Указывая на связь искусства с действительностью, с общественной жизнью, Белинский не упрощает эту связь, как это делают вульгарные социологи. История искусства, по мнению критика, зависит от истории общества, но не детерминируется ею фатально. Он видит переплетающееся влияние разнообразных причин, порождающих то или другое литературное явление. Среди этих причин критик в своих статьях о Пушкине отмечает и принадлежность художника к определенному классу. Но Белинский далек от схемы, по которой классовая принадлежность определяет все творчество поэта. Так, говоря о Пушкине, он на первый план выдвигает общечеловеческое в его поэзии, народный характер его творений, их историческое значение, выходящее далеко за рамки эпохи.

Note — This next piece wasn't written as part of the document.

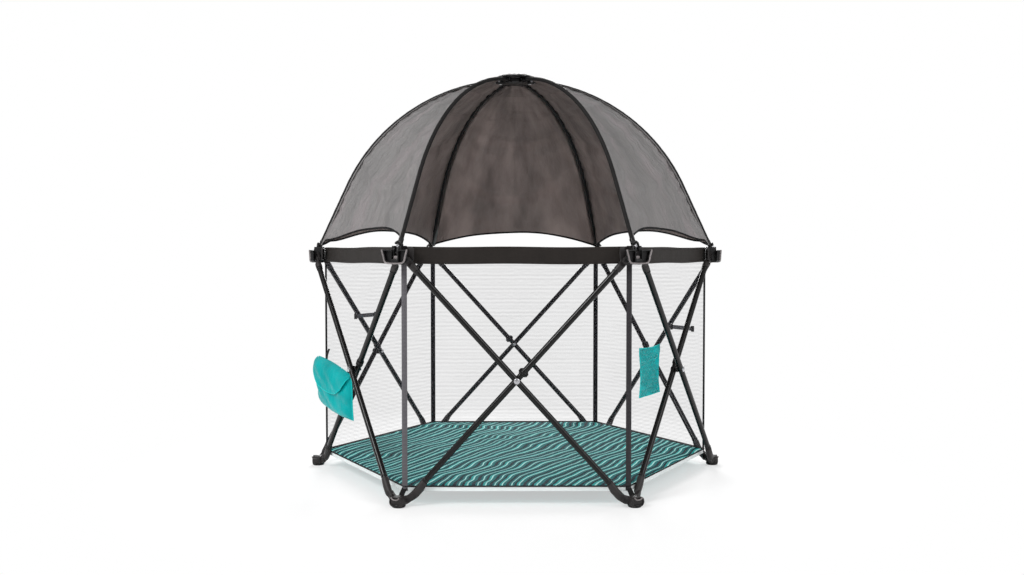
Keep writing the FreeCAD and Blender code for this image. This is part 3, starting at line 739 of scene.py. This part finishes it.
def smooth_line(points, steps=6):
    """A smooth run through points (Catmull-Rom)."""
    points = [np.array(p, float) for p in points]
    points = [2 * points[0] - points[1], *points, 2 * points[-1] - points[-2]]
    out = []
    for a, b, c, d in zip(points, points[1:], points[2:], points[3:]):
        for t in np.linspace(0, 1, steps, endpoint=False):
            square, cube = (2 * a - 5 * b + 4 * c - d) * t * t, (3 * b - a - 3 * c + d) * t ** 3
            out.append(0.5 * (2 * b + (c - a) * t + square + cube))
    return [*out, points[-2]]


def build_feet():
    """Foot castings: two elbow-shaped cheeks that meet in a rounded V over a small rubber pad."""
    outline = rounded([(-0.0145, 0.002), (0.0145, 0.002), (0.021, 0.011), (0.019, 0.024), (0.008, 0.029),
                       (-0.008, 0.029), (-0.019, 0.024), (-0.021, 0.011)], 0.007, 6)
    block = plate("foot_block", outline, corner_point(-0.01), TANGENT, UP, 0.026, PLASTIC, 0.003,
                  recess=(0.0045, 0.003))
    put_at_corners("block", block, "foot", replaced="foot")
    clip = smooth_line([(-0.0125, 0.0265), (-0.006, 0.0215), (0.006, 0.0215), (0.0125, 0.0265)])
    line = [corner_point(0.0168, y, z) for y, z in clip]
    put_at_corners("clip", sweep("foot_clip", line, oval(0.0016, 0.0022, 12), RADIAL, GREY_PLASTIC), "foot")
    pad = [(0, 0.0), (0, 0.0155), (0.0012, 0.0172), (0.003, 0.018), (0.0062, 0.018), (0.0078, 0.0168),
           (0.008, 0.0)]
    put_at_corners("pad", lathe("foot_pad", corner_point(), UP, pad, BLACK_PLASTIC), "foot")
    elbow = [(-0.002, 0.004), (0.012, 0.0045), (0.022, 0.0075), (0.032, 0.0135), (0.0385, 0.022),
             (0.0425, 0.033), (0.037, 0.037), (0.029, 0.032), (0.02, 0.029), (0.008, 0.027), (-0.002, 0.026)]
    put_ears("foot", 1, elbow, FOOT_PIN_Z)


# ---------------------------------------------------------------- canopy

POLE_TURN = POLE_FOOT_ANGLE - POLE_CROWN_ANGLE
POLE_MEAN = (POLE_FOOT_ANGLE + POLE_CROWN_ANGLE) / 2
POLE_RUN = SIDE - math.hypot(*POLE_CROWN[:2])
POLE_RISE = POLE_CROWN[2] - POLE_FOOT[2]
POLE_STRAIGHT = abs(POLE_RISE * math.cos(POLE_MEAN) - POLE_RUN * math.sin(POLE_MEAN))
POLE_STRAIGHT /= math.sin(POLE_TURN / 2)
POLE_CHORD = abs(POLE_RUN * math.sin(POLE_FOOT_ANGLE) - POLE_RISE * math.cos(POLE_FOOT_ANGLE))
POLE_CHORD /= math.sin(POLE_TURN / 2)
POLE_BEND = POLE_CHORD / (2 * math.sin(POLE_TURN / 2))
POLE_LENGTH = POLE_STRAIGHT + POLE_BEND * POLE_TURN


def pole_at(distance):
    """Radius, height and slope of the pole at a distance from its foot pin."""
    along = min(distance, POLE_STRAIGHT)
    slope = POLE_FOOT_ANGLE - max(distance - POLE_STRAIGHT, 0) / POLE_BEND
    radius = SIDE - along * math.cos(POLE_FOOT_ANGLE)
    radius -= POLE_BEND * (math.sin(POLE_FOOT_ANGLE) - math.sin(slope))
    height = POLE_FOOT[2] + along * math.sin(POLE_FOOT_ANGLE)
    height += POLE_BEND * (math.cos(slope) - math.cos(POLE_FOOT_ANGLE))
    return radius, height, slope


def pole_point(distance):
    radius, height, _ = pole_at(distance)
    return np.array([radius, 0, height])


def distance_where(test):
    return next(d for d in np.linspace(0, POLE_LENGTH, 4000) if test(*pole_at(d)[:2]))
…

Доказывая, что искусство играет активную роль в жизни общества, Белинский вместе с тем относится резко отрицательно к попыткам превратить его в «удобное средство для доброй цели» (3, 7, 319) — в средство для поучения людей. Он высмеивает «мертвое понятие о пользе поэтической формы для выражения моральных и других идей» (3, 7, 319), отрицает дидактическую поэзию как не соответствующую уровню современного состояния искусства. Критик считает, что настоящий художник не может быть подчинен интересам какой-либо литературной партии. Он пишет, что поэт «должен быть органом не той или другой партии или секты… но сокровенной думы всего общества, его, может быть, еще не ясного самому ему стремления. Другими словами: поэт должен выражать не частное и случайное, но общее и необходимое, которое дает колорит и смысл всей его эпохе» (3, 10, 306). Белинский выступает за свободу творчества. Он доказывает, что литературное произведение, написанное по приказу, не может быть художественным. Он говорит, что поэзия, «помня свое божественное происхождение, не любит ливреи» (3, 6, 370).